Are you also one of those who believe Trainers can teach to invest like Warren Buffet?


Despite the fact that he draws much of his investment strategy from Ben Graham, Warren Buffett has some tricks up his sleeve. Being the world’s third richest person comes with a lot of perks that individuals off the streets just can’t mimic. Here’s why Joe 6-Pack shouldn’t expect to be reeling in billions like Buffett.

Buffett gets the first call

Individual investors are often limited to learning about companies via quarterly reports, investing newsletters and other publicly available knowledge. Rather than having to seek out expert sources and documents, Buffett has top investment bankers and dealmakers contacting him. Unless an investor is great friends with a pack of CEOs and analysts, they have a slim chance of finding the same opportunities. Berkshire Hathaway gets a jump on the average Joe.

Buffett gets deals other investors don't get.

Simply put, Warren Buffett gets better deals than any other investor in the world. Take his 2008 investment in Goldman Sachs, for example. Buffett invested $5 billion in preferred shares of Goldman, with an astonishing 10% annual dividend. Joe 6-Pack isn’t going to be offered Goldman paper with a 10% coupon. Ever.

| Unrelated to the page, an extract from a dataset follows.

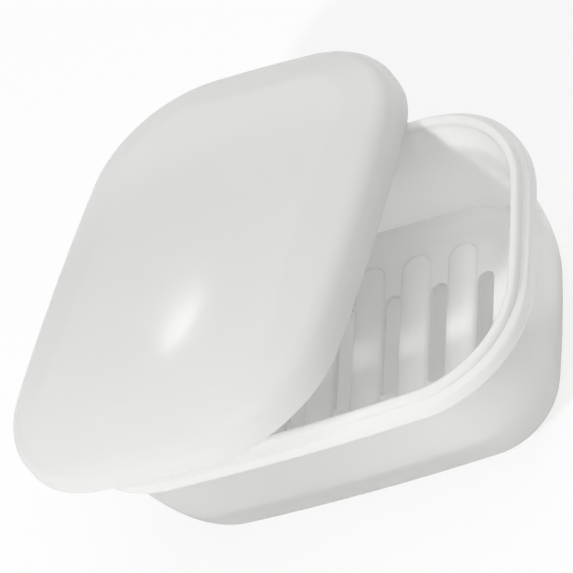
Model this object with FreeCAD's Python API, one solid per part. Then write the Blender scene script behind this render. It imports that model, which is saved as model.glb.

Buffett can take bigger risks

With a market cap of $188.5 billion and $41 billion in cash, Berkshire Hathaway can afford to take risks and sustain losses in pursuit of high returns. Said Buffett in one annual letter to shareholders: “we have for some years been willing to assume more risk than any other insurer has knowingly taken on. Indeed, we have a major competitive advantage because of our tolerance for huge losses.”

Buffett buys private companies

Buffett has been known to buy into companies that are not listed on public exchanges, taking them over under the Berkshire Hathaway umbrella. Most investors don’t have the funds or the access to pull off that type of move on any sort of scale. In 2010, Berkshire Hathaway completed the acquisition of BNSF Railway in a deal valued at $34 billion, Buffett’s largest private purchase to date. 2010 was BNSF’s most profitable year ever, with almost $17 billion in revenue.

Buffett has help

Buffett has a team of investors working under him, helping do the legwork on his investments. Top minds like Ajit Jain (pictured here), who helped lead Berkshire Hathaway into the Indian market, and Todd Combs, a former hedge fund manager who joined Berkshire late last year, give Buffett an advisor network that the average Joe just can’t match.

Buffett doesn't need income

Joe 6-Pack wants to retire someday, and will likely need to draw down his savings throughout his golden years. Whereas most investors rely on decumulation throughout retirement, Warren Buffett has no need for such income. As a result, he can hold equities for as many decades as he wants, allowing him to really reap the benefits of slow-burning turnaround stories without worrying about income. Says Buffett, “Our favorite holding period is forever.”

Buffett has influence on companies

When Warren Buffett tells a company’s board how to position their business, it listens. Although he often likes to maintain a hands-off approach, Buffett isn’t afraid to offer his guidance to a company under his watch. Said Jain in 2002, ''Warren and I might have had a 30-second conversation or a 30-minute one, but he has been involved in every piece of business I have done."

Buffett had incredible timing

Warren Buffett has some fortuitous timing working in his favor. Not only was he lucky enough to be a student (and later colleague) of master investor Ben Graham, but he began investing in the aftermath of World War II. At the end of 1956, when Buffett started his own investment firm, the S&P 500 cost $46; now it’s $1339. That kind of timing can’t be taught.

Buffett has an army of followers

When Warren Buffett announces an investment in a company, thousands of followers piggyback on his picks, helping to prop up his investments. Most other investors don’t have the support network to move markets.


  1. Cannot invest like him?

    O. K.

    Definitely, can invest with some of his wisdom or sayings.

    The only problem can we put into practice?

  2. Average retail can implement some of his principles if they put less than half of their liquid savings at risk. Many maybe only 10%-30% max.

    But whether 10% or 100%, the average retail amount is still relatively small. And since people want (or need) to FI asap, they tend to end up taking on more risk than they realised, or fall for over-priced schemes or outright scams.

  3. Buffetology is easy to understand by average Joe but very difficult to implement due to average account size and war chest.